They also decided to leave
some one to look after their stores, while the main portion of the party
would push on to the settlement. Foster, Montgomery, and Schallenberger
built the cabin. Two days were spent in its construction. It was built
of pine saplings, and roofed with pine brush and rawhides. It was twelve
by fourteen feet, and seven or eight feet high, with a chimney in one
end, built "western style." One opening, through which light, air, and
the occupants passed, served as a window and door. A heavy fall of snow
began the day after the cabin was completed and continued for a number
of days. Schallenberger, who was only seventeen years old, volunteered
to remain with Foster and Montgomery. The party passed on, leaving very
little provisions for the encamped.

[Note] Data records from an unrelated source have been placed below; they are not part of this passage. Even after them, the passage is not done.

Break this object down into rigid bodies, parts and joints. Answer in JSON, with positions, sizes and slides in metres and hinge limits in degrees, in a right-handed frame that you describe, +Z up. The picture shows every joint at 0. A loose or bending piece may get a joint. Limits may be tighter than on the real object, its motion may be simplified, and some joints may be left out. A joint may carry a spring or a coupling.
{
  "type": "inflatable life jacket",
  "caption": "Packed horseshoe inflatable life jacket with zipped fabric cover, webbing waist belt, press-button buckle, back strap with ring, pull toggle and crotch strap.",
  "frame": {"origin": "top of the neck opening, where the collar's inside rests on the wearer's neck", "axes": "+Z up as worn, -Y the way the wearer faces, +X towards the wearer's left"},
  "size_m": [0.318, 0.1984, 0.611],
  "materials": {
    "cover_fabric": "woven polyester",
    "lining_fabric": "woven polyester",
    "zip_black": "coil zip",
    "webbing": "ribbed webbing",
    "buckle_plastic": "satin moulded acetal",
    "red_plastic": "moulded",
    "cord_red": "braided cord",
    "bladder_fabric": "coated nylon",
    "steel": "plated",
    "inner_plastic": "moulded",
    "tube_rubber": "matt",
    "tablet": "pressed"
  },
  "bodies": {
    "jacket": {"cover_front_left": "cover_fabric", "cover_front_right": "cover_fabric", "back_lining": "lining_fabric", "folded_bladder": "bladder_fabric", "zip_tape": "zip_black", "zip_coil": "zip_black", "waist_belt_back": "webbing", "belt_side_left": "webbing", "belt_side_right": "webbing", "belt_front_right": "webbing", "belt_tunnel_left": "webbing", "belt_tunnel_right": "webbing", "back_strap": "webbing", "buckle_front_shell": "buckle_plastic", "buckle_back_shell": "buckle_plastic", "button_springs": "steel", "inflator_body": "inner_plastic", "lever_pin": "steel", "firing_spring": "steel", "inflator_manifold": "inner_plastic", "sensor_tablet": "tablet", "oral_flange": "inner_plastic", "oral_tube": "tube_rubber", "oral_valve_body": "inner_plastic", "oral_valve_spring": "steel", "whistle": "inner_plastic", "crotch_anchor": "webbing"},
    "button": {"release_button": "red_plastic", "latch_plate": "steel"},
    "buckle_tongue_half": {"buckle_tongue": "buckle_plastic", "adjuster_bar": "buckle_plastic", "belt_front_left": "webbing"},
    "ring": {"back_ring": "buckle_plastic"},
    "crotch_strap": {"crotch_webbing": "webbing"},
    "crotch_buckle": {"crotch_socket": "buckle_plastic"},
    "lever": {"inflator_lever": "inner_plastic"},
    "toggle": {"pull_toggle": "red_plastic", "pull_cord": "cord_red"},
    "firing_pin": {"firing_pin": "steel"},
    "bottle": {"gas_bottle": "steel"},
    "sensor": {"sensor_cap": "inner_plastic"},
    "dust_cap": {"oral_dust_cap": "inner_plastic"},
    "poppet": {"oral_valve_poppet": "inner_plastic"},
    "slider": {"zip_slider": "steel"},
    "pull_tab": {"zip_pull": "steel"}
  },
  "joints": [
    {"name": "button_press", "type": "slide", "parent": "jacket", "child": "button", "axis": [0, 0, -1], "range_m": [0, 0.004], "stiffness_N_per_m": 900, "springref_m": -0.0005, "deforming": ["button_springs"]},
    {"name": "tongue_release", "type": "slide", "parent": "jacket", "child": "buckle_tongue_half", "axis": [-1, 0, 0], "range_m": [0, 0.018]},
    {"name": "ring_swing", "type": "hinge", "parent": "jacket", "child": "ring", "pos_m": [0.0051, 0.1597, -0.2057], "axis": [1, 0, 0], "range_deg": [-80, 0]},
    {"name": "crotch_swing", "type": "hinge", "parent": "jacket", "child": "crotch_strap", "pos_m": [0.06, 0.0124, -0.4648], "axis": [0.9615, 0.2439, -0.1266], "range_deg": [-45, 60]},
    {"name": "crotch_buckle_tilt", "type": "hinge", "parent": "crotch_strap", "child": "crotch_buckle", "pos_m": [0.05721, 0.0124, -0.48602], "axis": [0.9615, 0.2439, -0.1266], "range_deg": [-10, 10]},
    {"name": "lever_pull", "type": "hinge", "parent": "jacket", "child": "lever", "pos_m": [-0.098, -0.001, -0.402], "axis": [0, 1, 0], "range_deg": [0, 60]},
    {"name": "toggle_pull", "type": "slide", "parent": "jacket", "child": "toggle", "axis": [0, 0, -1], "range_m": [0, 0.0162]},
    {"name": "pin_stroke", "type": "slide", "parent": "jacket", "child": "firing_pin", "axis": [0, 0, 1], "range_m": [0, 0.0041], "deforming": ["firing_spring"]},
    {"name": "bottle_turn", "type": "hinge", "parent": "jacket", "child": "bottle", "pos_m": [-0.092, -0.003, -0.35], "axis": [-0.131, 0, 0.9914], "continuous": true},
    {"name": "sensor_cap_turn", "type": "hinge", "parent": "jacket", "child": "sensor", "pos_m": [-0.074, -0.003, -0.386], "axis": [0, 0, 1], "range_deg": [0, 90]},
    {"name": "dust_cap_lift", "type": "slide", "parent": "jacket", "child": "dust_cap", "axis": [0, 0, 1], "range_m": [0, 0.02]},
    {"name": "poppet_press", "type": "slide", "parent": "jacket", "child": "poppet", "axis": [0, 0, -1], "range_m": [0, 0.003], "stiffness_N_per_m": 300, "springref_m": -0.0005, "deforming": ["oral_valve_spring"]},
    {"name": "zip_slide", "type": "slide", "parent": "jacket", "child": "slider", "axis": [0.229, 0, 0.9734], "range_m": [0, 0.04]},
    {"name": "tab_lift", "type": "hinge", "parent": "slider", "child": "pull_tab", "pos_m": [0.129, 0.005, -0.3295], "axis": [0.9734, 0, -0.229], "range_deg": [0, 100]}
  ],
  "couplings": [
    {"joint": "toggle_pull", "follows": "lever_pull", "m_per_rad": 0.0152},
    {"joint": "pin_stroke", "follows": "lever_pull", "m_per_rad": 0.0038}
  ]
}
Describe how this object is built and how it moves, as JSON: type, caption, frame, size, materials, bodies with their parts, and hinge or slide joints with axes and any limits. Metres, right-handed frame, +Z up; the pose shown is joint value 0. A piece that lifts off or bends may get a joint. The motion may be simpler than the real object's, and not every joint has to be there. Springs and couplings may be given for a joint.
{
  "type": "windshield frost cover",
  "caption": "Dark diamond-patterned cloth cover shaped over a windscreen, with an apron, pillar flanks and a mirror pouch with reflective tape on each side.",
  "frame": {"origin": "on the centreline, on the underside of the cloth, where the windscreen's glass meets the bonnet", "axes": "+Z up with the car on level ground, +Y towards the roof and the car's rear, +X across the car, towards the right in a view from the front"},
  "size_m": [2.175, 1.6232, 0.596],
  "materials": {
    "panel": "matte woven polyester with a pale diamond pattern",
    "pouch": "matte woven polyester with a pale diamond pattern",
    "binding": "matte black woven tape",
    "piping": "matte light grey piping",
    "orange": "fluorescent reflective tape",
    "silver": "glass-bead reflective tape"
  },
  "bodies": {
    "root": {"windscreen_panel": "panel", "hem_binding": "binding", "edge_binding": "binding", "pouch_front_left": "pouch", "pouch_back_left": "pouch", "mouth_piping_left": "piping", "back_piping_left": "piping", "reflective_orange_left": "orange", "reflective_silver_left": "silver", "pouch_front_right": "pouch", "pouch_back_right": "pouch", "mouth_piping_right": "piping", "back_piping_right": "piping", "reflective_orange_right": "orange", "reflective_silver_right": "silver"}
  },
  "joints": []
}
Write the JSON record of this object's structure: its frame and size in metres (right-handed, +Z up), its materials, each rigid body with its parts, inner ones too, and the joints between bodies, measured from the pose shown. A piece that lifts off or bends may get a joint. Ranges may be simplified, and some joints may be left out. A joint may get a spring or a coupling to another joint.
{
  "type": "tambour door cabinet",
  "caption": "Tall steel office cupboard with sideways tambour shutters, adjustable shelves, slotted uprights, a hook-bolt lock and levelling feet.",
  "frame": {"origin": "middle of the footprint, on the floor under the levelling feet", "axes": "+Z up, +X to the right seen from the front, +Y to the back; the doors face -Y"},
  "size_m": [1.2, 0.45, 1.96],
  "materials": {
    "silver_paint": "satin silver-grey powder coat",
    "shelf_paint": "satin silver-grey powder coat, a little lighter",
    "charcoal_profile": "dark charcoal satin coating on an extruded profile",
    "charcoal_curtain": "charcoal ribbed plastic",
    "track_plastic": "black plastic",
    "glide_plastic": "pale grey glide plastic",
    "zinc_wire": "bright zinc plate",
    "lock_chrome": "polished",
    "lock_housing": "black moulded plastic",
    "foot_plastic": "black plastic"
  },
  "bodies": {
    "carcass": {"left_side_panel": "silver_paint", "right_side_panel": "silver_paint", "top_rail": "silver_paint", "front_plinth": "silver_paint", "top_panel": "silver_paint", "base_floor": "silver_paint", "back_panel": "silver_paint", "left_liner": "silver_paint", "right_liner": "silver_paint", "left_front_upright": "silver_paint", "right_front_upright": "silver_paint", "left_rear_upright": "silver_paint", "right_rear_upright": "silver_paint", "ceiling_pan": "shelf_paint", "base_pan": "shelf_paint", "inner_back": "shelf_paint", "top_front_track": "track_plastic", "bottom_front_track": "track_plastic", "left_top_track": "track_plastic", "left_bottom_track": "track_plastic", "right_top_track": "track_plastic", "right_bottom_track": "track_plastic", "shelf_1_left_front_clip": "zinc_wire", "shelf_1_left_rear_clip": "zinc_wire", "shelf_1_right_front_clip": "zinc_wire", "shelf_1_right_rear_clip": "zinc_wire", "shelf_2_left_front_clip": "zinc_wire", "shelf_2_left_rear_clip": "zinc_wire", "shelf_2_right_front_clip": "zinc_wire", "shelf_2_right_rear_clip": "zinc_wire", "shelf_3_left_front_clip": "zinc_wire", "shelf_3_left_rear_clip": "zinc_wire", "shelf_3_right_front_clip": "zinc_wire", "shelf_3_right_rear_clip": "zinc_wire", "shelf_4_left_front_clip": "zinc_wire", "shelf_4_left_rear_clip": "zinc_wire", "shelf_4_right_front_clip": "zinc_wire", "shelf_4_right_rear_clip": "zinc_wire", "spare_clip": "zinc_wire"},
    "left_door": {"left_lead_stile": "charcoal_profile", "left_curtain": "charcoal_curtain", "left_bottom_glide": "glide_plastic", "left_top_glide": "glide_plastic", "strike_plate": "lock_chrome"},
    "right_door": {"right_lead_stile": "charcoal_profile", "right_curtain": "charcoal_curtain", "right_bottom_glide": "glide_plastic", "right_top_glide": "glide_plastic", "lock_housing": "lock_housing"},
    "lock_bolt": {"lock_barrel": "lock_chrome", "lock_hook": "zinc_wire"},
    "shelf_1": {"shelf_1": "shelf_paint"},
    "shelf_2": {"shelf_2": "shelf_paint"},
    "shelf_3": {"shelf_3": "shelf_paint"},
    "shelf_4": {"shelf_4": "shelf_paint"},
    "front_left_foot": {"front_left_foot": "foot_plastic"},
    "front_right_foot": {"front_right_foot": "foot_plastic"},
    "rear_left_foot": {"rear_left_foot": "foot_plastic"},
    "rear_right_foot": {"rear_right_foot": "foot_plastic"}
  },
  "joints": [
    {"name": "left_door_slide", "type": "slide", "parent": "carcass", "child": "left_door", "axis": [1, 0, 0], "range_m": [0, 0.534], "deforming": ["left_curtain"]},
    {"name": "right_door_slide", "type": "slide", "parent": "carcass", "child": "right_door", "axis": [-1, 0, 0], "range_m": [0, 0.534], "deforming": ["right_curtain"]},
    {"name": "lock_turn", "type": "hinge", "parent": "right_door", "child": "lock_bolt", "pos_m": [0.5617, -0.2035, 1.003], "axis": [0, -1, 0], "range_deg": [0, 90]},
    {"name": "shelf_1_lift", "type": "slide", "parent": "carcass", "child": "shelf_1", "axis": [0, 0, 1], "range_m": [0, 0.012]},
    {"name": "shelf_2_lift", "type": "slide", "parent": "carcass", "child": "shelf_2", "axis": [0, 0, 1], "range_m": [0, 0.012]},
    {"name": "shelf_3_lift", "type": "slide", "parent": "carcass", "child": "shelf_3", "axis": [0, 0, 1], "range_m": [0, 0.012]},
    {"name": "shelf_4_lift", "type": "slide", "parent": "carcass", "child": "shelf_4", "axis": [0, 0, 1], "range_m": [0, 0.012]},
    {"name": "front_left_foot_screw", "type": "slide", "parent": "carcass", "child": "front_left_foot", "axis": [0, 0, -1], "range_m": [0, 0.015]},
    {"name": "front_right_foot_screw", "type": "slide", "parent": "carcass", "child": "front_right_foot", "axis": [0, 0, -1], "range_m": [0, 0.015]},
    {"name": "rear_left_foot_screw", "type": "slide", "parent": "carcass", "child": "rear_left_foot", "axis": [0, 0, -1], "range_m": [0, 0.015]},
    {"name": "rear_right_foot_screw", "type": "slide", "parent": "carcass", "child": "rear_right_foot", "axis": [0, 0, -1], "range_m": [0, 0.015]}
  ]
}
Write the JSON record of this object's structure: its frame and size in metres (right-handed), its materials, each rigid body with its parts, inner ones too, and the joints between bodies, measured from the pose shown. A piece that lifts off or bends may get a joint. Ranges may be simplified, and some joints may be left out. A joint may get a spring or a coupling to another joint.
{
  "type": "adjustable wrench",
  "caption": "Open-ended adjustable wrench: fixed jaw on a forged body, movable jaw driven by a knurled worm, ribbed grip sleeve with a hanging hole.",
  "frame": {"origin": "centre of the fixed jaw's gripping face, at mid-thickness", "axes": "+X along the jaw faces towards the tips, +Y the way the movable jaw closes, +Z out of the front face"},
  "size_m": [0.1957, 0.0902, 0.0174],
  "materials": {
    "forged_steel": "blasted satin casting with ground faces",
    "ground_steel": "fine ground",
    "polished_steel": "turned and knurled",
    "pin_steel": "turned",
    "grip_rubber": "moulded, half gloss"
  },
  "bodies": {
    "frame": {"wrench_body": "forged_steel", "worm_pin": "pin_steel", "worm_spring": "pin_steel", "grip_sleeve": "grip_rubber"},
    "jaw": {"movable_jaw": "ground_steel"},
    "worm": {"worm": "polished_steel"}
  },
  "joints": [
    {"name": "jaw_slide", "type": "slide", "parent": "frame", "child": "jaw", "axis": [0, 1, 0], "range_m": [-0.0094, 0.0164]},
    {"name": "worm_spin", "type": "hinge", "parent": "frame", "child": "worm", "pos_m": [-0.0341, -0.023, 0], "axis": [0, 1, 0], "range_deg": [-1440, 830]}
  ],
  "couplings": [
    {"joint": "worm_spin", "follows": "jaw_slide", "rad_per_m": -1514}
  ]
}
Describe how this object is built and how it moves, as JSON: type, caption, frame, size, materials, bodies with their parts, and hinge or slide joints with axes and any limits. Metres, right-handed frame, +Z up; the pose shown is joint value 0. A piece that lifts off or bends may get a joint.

The flesh of one miserably poor cow
was their main dependence, yet the young men were not discouraged. They
were accustomed to frontier life, and felt sure they could provide for
themselves. Bear and deer seemed abundant in the surrounding mountains.
Time passed; the snow continued falling, until it was from ten to
fifteen feet deep. The cow was more than half consumed, and the game had
been driven out of the mountains by the storms.
"The sojourners in that lonely camp became alarmed at the prospect of
the terrible fate which seemed to threaten them, and they determined to
find their way across the mountains.